Can VPNs Spoof Your Location?
With a VPN, you can connect to a server in a different country and spoof your location. One of the ways to determine where an internet-connected machine is located is to look at its IP address. These addresses are distributed geographically and can sometimes be quite close to your true location. By hiding your true IP address behind the IP address of a VPN server, your true location can be obscured.
But remember that sites and services sometimes have other means of determining your location. Also, many sites are sensitive to changes in expected behavior. If your bank sees someone claiming to be you connecting from Latvia, it may require them to do some additional security checks before granting access. That’s generally a good thing, but it can be daunting when it’s you using a VPN and not a scammer.
Can VPNs Unblock Streaming Content?
Streaming services sometimes offer different content to different countries. Until recently, UK residents could watch Star Trek: Discovery on Netflix, while US residents had to use Paramount+. From the comfort of your home, you can pop over to a far-away VPN server, perhaps to access streaming video unavailable in the US.
Just like government censorship, streaming services know many people use VPNs to access their content and actively work to prevent it. So, while you can use a VPN to stream video online, and we am sure most of you reading this are, it may work but it may also stop working tomorrow.
Can You Trust a VPN?
The biggest problem with VPNs isn’t an issue of technology, but one of trust. Because all your traffic is passing through its systems, a VPN company is in the same position as an ISP. It could, if it wished, see everything you do online and sell that data. It could inject ads into the websites you view. It could keep unnecessary amounts of data that it could then be compelled to hand over to law enforcement.
We want to see VPNs taking every possible measure to protect their customers, but we also need to see transparency. Even when we don’t agree with all their choices, we prefer companies that are upfront about their operations. A VPN should also issue a transparency report that outlines what requests the company has received from law enforcement and how the company responded.

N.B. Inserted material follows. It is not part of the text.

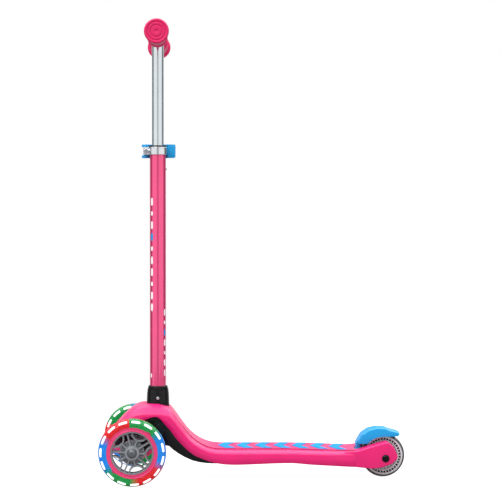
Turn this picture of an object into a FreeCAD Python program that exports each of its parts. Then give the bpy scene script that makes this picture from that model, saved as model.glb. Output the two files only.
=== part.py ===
# Three-wheel kick scooter for a small child: an S-shaped moulded deck, two lit front wheels on a
# lean-to-steer truck, one rear wheel under a foot brake, and a telescoping handlebar with a
# quick-release clamp. Frame: front is -X, rear is +X, +Y is across, +Z is up. The origin is the
# middle of the bounding box, on the ground. Millimetres.
import FreeCAD, Part
import math
import os

import Sketcher
from FreeCAD import Placement, Rotation, Vector

SIZES = [
    ("wheelbase", 458, "front axle to rear axle"),
    ("front_wheel_diameter", 121, "over the tread"),
    ("rear_wheel_diameter", 80, "over the tread"),
    ("front_track", 220, "between the middle planes of the front wheels"),
    ("front_tyre_width", 26, "at its widest"),
    ("rear_tyre_width", 26, "at its widest"),
    ("hub_width", 22, "across the two bearings of a wheel"),
    ("light_depth", 15, "tread to the ring core, in a front tyre"),
    ("core_depth", 7, "thickness of the ring core under the tyre"),
    ("axle_diameter", 8, "all three axles and the kingpin"),
    ("bearing_diameter", 22, "outside of a wheel bearing"),
    ("bearing_width", 7, "of one wheel bearing"),
    ("deck_width", 114, "across the standing area"),
    ("panel_width", 78, "across the flat top between the shoulders"),
    ("deck_height", 57, "top of the standing area above the ground"),
    ("deck_wall", 3, "of the moulded shell"),
    ("hump_rise", 75.5, "front axle to the crown of the hood"),
    ("fork_gap", 34, "between the arms that hold the rear wheel"),
    ("fork_width", 96, "across the arms"),
    ("column_setback", 44, "column axis behind the front axle"),
    ("column_diameter", 30, "outer tube"),
    ("column_wall", 1.5, "outer tube"),
    ("column_top", 606, "mouth of the outer tube above the ground"),
    ("upper_diameter", 22, "telescoping tube"),
    ("upper_wall", 1.5, "telescoping tube"),
    ("upper_foot", 530, "lower end of the telescoping tube above the ground"),
    ("hole_pitch", 50, "between two height holes"),
    ("hole_drop", 39.4, "column mouth to the uppermost height hole"),
    ("button_diameter", 6, "both snap buttons"),
    ("button_throw", 4.2, "travel of a snap button"),
    ("bar_height", 803, "crossbar axis above the ground"),
    ("bar_width", 286, "over the grips"),
    ("bar_diameter", 22, "crossbar"),
    ("bar_wall", 2, "crossbar"),
    ("grip_length", 105, "of one grip"),
    ("grip_diameter", 31, "at its middle"),
    ("flange_diameter", 44, "outer flange of a grip"),
    ("socket_height", 50, "column socket above its seat"),
    ("socket_diameter", 42.5, "column socket at its foot"),
    ("seat_rise", 57.5, "front axle to the seat of the column socket"),
    ("clamp_height", 14, "of the silver collar"),
    ("clamp_wall", 2.5, "of the silver collar"),
    ("lever_height", 25, "of the quick-release lever"),
    ("kingpin_rake", 50, "kingpin from vertical, in degrees"),
    ("kingpin_offset", 24, "front axle to the kingpin axis"),
    ("kingpin_setback", 14.7, "front axle to the middle of the barrel, along the kingpin"),
    ("barrel_length", 24, "of the truck's pivot barrel"),
    ("barrel_diameter", 25, "of the truck's pivot barrel"),
    ("arm_diameter", 20, "of the truck's arms"),
    ("pad_thickness", 1.2, "raised anti-slip pads"),
    ("pad_pitch", 34, "between two anti-slip pads"),
    ("brake_gap", 4.4, "rear tread to the brake pad at rest"),
    ("running_gap", 0.05, "radial clearance of a shaft that turns"),
    ("slide_gap", 0.1, "radial clearance of the telescope"),
    ("free_gap", 0.4, "between pieces that move past each other"),
]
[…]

We also like to see third-party audits of VPN services that validate policies and the security of the company’s infrastructure. We have to acknowledge that audits are imperfect tools. Audits are commissioned by the VPN company and the company also outlines the scope of the audit. Still, it’s a valuable way to demonstrate a company’s commitment to transparency.
Do I Need a VPN?
A few years ago, VPNs had a much more well-defined place in your privacy and security toolbox. Back then, most traffic traveled via HTTP, sometimes without any encryption whatsoever. Nowadays, most web traffic is sent via HTTPS, which does encrypt your connection. Looking at HTTPS traffic, an ISP or someone spying on your network can only see the highest level of your traffic’s destination. That’s like seeing PCMag.com and not PCMag.com/max-is-great.
Advertisers have also become more sophisticated in their tracking efforts. Browser fingerprinting and other techniques mean that a VPN’s anonymizing abilities are curbed somewhat. Even a VPN’s lauded ability to spoof locations, bypass censorship, and unblock streaming is less certain as companies and governments have become increasingly aggressive in detecting and blocking VPN traffic.
The rise of sophisticated tracking methods and HTTPS are often cited as reasons why VPNs aren’t worth the money. But it really depends on what you want to use a VPN for. If, for whatever reason, you want your traffic to appear to be coming from another country, a VPN will do that. If you want to make it a little harder for advertisers and others to track you as you move across the web, a VPN can help do that, too. And if you want to ensure that your ISP knows as little about your online activity as possible, a VPN will absolutely do that.
A VPN will not make you invincible online, but it can help protect your privacy. It’s a valuable part of your security and privacy toolbox, and like every tool a VPN works best when you use it for the right job.